Councillor Peter Jones, also a local member, says he is in support of the application however.
The application is "not something to be supported", coun Norman adds.
She asks county planners to support the officer's recommendation for refusal.
The area is well-known as a "wet area", she adds.
Trains are set to become more frequent too, with more time given each time the gates are closed.
Likely to see "congestion, frustration and also potential danger".
She notes that a new out of town superstore in Llandrindod Wells has seen a "ghost town" emerge as a result.
Local member Felicity Norman says the store is "colossal" in size.
Morrisons is 30,000sq ft while this store would be 50,000sq ft.
Mr A Ingram, the applicant's agent, requests deferral of the application to allow more time to address reasons for refusal.
He adds that a new petrol filling station, with discounted prices, could have a real impact on traffic.
There is only one other between Hope-under-Dinmore and Shrewsbury on the A49.
John Verity, of Leominster Civic Society, says 122 objections to the application were submitted online.
Leominster town councillor Peter Ellis says town council recommended refusal of the application due to:
Traffic increase on the road and impact of a new roundabout and pedestrian crossing.
Impact on town centre. Linked trips unlikely again in this case.
Next up for debate is the application for a Sainsbury's store with a petrol station on the current site of steel fabricator Dales - off Mill Street.
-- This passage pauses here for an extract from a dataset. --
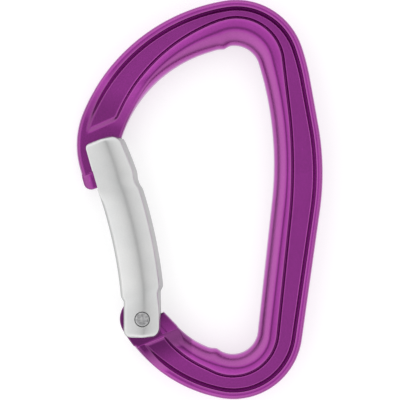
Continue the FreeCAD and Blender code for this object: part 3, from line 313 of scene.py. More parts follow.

Dales is seeking to move to a new site on the town’s enterprise park.
A new roundabout would be built on Mill Street as access for the proposed store is just 150 yards from the railway level crossing, with Mill Street itself part of the A44 – said to be “prone” to tailbacks.
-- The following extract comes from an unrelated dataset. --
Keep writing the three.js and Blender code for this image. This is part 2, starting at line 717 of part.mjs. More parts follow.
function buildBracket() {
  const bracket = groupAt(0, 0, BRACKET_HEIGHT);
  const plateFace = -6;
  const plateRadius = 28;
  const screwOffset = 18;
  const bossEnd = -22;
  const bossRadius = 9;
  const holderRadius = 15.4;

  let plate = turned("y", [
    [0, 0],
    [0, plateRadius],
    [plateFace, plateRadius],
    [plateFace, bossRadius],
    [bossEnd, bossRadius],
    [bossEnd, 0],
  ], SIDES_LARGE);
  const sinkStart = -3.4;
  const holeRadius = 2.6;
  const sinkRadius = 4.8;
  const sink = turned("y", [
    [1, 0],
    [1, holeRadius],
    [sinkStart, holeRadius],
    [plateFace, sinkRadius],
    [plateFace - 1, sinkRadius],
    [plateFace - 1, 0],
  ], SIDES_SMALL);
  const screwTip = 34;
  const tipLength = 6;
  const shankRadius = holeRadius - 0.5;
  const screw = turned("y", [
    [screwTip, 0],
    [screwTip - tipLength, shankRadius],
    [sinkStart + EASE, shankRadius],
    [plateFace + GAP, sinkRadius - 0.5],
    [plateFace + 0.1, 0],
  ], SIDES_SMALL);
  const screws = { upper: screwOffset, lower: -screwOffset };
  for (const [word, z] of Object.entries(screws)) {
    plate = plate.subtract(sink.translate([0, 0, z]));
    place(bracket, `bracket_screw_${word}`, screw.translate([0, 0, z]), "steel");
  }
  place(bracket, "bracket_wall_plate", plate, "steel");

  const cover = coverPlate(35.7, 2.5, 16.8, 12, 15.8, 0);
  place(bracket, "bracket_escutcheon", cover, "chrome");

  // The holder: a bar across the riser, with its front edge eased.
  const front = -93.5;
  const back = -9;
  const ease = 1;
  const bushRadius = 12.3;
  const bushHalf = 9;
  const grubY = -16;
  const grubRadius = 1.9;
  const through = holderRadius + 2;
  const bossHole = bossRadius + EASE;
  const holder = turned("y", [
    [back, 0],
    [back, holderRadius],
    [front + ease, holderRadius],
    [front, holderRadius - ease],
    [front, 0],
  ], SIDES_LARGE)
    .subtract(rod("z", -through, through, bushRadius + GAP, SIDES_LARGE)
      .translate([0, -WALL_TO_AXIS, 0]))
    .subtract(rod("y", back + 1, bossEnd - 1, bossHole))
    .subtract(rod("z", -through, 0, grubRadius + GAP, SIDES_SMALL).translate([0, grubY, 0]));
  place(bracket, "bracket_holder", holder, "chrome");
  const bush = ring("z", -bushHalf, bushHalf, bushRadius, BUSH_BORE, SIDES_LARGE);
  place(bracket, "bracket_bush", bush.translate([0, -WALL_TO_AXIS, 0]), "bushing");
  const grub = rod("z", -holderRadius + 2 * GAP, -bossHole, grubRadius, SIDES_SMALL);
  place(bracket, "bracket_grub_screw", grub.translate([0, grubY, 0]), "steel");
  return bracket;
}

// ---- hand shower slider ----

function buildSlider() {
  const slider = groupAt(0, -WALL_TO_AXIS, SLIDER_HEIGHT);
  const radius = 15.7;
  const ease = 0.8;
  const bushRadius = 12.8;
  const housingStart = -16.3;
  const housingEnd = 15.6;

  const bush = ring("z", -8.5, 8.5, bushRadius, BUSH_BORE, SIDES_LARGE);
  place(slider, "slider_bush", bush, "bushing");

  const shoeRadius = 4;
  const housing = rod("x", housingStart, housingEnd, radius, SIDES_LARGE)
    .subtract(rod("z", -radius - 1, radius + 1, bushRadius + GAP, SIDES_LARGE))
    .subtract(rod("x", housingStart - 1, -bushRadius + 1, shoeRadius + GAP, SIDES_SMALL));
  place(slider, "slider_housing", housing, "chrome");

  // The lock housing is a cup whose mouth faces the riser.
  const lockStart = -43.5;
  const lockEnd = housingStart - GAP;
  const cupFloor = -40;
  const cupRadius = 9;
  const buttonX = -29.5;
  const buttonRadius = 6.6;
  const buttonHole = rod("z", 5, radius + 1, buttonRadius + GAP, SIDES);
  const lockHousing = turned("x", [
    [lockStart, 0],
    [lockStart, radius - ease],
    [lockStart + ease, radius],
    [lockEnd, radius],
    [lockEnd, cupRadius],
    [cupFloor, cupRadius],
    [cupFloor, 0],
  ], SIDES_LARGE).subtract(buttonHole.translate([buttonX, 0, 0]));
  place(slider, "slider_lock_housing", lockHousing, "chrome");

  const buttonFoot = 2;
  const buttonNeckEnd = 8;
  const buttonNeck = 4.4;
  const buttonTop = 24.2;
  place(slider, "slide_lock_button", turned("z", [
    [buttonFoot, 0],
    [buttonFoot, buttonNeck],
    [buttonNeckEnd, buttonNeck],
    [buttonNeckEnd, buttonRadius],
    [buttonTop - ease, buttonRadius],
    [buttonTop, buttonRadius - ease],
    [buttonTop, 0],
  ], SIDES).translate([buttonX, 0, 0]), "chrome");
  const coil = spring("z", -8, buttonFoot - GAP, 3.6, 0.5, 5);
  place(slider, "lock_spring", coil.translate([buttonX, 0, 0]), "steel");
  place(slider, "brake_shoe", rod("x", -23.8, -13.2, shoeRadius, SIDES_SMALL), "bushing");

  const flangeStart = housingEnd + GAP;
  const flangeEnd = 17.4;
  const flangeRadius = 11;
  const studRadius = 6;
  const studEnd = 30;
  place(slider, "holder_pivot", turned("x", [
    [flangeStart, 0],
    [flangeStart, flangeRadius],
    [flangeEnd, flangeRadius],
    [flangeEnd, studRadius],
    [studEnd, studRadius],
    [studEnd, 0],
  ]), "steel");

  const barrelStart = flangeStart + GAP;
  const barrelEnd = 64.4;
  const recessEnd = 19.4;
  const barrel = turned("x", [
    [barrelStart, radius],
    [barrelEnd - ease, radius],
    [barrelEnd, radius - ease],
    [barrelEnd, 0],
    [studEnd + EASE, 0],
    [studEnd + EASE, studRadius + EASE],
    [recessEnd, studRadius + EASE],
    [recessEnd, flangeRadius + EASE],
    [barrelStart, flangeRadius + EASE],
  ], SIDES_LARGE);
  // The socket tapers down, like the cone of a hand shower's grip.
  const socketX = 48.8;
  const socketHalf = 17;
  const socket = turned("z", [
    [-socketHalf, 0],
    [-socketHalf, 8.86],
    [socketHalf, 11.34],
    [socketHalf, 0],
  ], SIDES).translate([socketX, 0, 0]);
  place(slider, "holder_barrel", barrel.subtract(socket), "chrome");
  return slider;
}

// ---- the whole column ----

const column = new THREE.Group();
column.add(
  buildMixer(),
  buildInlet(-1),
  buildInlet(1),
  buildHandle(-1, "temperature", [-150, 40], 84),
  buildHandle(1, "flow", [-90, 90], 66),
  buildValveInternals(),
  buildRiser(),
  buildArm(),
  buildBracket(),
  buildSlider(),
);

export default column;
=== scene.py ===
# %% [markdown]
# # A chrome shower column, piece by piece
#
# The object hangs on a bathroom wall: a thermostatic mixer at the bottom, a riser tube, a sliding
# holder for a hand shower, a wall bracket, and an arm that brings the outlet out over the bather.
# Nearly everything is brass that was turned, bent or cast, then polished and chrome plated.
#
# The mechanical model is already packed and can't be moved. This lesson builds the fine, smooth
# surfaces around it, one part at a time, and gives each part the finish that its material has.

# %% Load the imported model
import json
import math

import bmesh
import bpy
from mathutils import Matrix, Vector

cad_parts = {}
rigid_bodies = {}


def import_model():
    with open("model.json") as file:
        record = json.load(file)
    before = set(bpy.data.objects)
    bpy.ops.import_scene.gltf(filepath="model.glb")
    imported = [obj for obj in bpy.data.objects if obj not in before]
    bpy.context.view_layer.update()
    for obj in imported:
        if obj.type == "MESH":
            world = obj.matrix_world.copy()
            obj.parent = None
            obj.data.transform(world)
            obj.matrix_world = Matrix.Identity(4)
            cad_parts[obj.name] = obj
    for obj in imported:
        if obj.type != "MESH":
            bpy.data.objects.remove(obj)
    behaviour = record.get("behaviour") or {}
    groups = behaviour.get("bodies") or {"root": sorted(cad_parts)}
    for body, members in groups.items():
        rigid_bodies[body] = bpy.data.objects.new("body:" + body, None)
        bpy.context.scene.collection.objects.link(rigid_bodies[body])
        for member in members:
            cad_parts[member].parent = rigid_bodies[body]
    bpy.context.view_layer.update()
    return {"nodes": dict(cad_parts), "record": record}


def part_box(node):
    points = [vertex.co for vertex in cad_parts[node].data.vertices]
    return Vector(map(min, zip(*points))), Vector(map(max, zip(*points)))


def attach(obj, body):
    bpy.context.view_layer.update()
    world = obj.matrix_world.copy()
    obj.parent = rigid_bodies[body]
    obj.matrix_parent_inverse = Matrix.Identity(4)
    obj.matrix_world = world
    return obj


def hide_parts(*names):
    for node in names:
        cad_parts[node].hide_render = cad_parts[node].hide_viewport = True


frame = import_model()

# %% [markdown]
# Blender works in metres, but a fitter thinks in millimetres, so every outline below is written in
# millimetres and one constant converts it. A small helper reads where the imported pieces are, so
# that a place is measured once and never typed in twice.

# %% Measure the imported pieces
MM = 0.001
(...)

Officers have also recommended refusal for this application.
Application has been refused with nine votes in support of refusal and six against.
No superstore for Southern Avenue.
The vote is now to be made.
Councillors Gary Swinford and Anthony Powers support officer's recommendation for refusal.
People will be drawn into Leominster from the fringes of Hereford to shop here, councillor Bob Matthews says.
It would be "irresponsible" to refuse.
Consumer choice has changed since the 20th century, he adds.
Superstores give "bog standard" choice and real choice "disappears".
Local butchers, greengrocers are put out of business. Those jobs are "real jobs" where money earned is a better standard of money than what supermarkets are paying.
Councillor Mark Hubbard says he has concerns about Leominster town centre.
Leominster has a significant tourism trade and there is a need to look after the town's assets, coun Norman adds.
Asks for refusal of the application.
This site is really a "no-go" site for the superstore, councillor Felicity Norman says.
Would see increased reliance on cars, environmentally unsustainable.
Linked trips very unlikely.
People need places where they can afford to shop, says councillor Adrian Bridges.
Access to the site does not seem to be an issue in this case.
Coun Phil Edwards asks about future of housing for Leominster and whether the £1million for town centre development is still being offered by applicant.
Coun Roger Hunt says the application is extremely important and will have a real effect on Leominster in the future.
"No doubt" a demand for another supermarket in Leominster.
Town centre traders offer personal service. Leominster residents are loyal and would continue to use them regardless of new superstore.
Thomas Panels need to expand and employ more people, Coun McCaull says.
But the business is still committed to staying in Leominster, meaning more local jobs.
Access to the site would be easy. No railways or rivers to consider.
Says there are already some very successful retail businesses on Southern Avenue.
Local members, councillor Roger Hunt and councillor Peter McCaull, now to speak.
Councillor McCaull up first.
Alex Brodie, director of Morbaine Ltd, now speaking.
Says reasons for refusal are without substantiation.
Current town centre supermarkets offer free parking and encourage linked trips to town centre.
David Mifflin, a green grocer from Leominster, asks county planners to refuse the application.
Town centre businesses already been affected by losing free car parks.
Leominster town Councillor Peter Ellis speaking about concerns of the proposal.
Says it is more than 1km from the town centre. Linked trips unlikely.
Recommends application for refusal.
Officer Andrew Banks is presenting this application.
He says officers are concerned that its location, close to the A49, could see it being used as a "one-stop" shop without linked visits to the town centre.
This application was originally put to planners in September and recommended for refusal.
But the committee deferred its decision, despite some support for the scheme from members, while Morbaine was given time to address reasons for refusal recommended at the time.